§ Stated task
Of the material below, the lines to be retyped are those from the line containing "Reconstruct the object" through the line containing "import Sketcher", inclusive; reproduce them exactly.

§ Extracted data
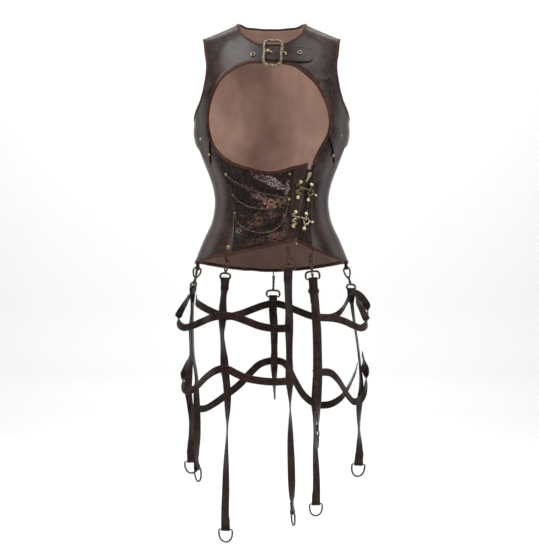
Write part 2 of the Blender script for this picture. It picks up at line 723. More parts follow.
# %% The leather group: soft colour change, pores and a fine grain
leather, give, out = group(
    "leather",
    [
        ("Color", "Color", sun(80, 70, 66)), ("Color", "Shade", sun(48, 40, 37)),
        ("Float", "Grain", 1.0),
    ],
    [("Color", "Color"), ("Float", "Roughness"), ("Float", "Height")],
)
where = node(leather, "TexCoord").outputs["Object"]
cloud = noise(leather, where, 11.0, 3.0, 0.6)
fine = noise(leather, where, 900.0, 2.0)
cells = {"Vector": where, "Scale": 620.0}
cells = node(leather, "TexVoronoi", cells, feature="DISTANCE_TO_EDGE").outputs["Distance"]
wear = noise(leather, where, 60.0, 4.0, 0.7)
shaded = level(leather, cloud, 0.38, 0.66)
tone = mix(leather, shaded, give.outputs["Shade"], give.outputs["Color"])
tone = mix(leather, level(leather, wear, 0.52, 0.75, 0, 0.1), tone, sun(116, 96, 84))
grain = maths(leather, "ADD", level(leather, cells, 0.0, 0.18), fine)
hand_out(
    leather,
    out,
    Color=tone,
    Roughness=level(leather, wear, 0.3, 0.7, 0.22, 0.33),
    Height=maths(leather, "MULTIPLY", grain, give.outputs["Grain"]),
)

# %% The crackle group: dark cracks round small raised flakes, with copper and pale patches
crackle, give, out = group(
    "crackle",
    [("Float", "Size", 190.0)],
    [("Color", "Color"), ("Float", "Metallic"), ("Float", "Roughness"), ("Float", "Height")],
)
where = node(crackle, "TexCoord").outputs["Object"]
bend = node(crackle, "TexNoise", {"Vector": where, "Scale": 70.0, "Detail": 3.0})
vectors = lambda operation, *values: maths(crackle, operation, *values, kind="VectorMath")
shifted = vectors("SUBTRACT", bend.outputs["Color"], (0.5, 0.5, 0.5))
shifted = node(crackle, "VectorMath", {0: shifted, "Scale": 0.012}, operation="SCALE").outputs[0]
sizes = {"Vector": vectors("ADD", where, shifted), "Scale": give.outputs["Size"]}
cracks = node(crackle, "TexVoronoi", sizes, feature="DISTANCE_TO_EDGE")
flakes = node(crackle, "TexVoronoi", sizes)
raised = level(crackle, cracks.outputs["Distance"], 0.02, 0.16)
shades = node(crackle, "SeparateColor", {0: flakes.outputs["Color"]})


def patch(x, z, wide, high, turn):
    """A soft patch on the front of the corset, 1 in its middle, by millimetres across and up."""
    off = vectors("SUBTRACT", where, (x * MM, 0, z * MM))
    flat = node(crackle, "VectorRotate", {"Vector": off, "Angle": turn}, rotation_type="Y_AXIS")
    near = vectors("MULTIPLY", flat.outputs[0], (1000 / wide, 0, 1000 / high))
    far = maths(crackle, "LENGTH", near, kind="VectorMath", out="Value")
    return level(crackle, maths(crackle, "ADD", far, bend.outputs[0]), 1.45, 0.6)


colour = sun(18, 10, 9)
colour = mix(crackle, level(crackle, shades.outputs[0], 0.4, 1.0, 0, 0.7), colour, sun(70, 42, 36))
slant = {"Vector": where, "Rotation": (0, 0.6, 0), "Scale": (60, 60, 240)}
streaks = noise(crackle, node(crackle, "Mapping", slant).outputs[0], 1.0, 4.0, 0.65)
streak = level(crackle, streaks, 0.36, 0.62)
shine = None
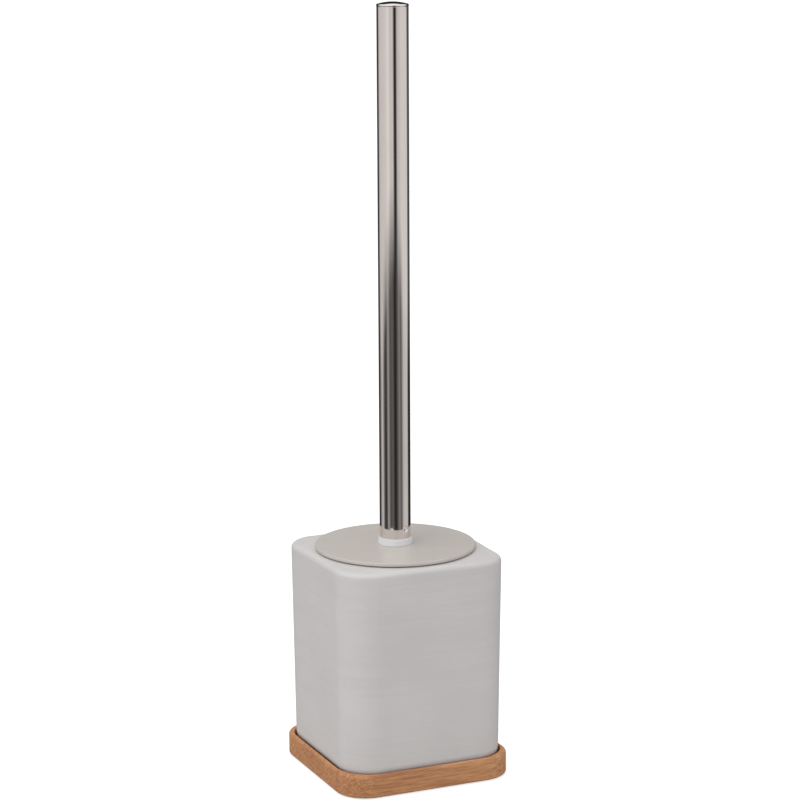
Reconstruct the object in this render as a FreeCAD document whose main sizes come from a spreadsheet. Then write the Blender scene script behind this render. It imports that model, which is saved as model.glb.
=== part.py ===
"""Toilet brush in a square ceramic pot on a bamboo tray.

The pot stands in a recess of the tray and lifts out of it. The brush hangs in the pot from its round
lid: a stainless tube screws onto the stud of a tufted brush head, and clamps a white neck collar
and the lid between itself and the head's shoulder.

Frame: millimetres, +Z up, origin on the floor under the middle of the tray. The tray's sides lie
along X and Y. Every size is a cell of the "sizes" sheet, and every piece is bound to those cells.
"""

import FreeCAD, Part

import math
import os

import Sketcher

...

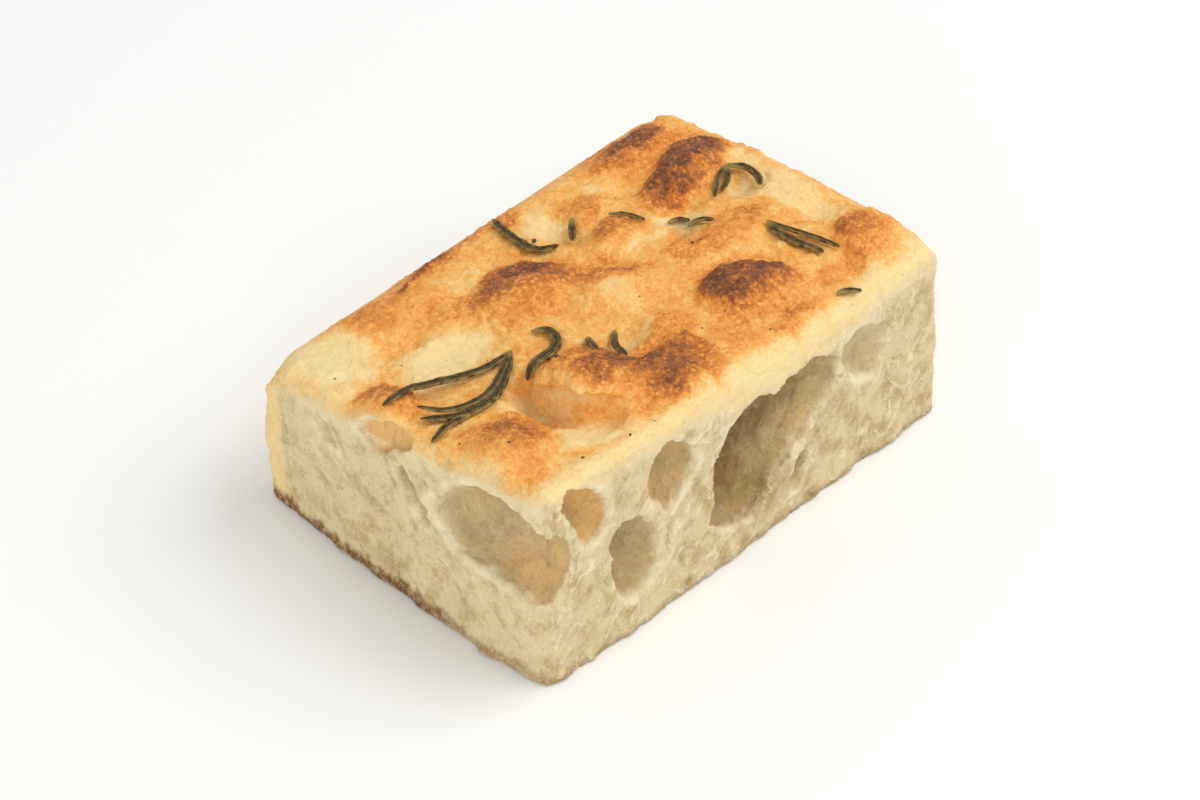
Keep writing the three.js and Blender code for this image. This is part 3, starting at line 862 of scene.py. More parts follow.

§ Reply
Reconstruct the object in this render as a FreeCAD document whose main sizes come from a spreadsheet. Then write the Blender scene script behind this render. It imports that model, which is saved as model.glb.
=== part.py ===
"""Toilet brush in a square ceramic pot on a bamboo tray.

The pot stands in a recess of the tray and lifts out of it. The brush hangs in the pot from its round
lid: a stainless tube screws onto the stud of a tufted brush head, and clamps a white neck collar
and the lid between itself and the head's shoulder.

Frame: millimetres, +Z up, origin on the floor under the middle of the tray. The tray's sides lie
along X and Y. Every size is a cell of the "sizes" sheet, and every piece is bound to those cells.
"""

import FreeCAD, Part

import math
import os

import Sketcher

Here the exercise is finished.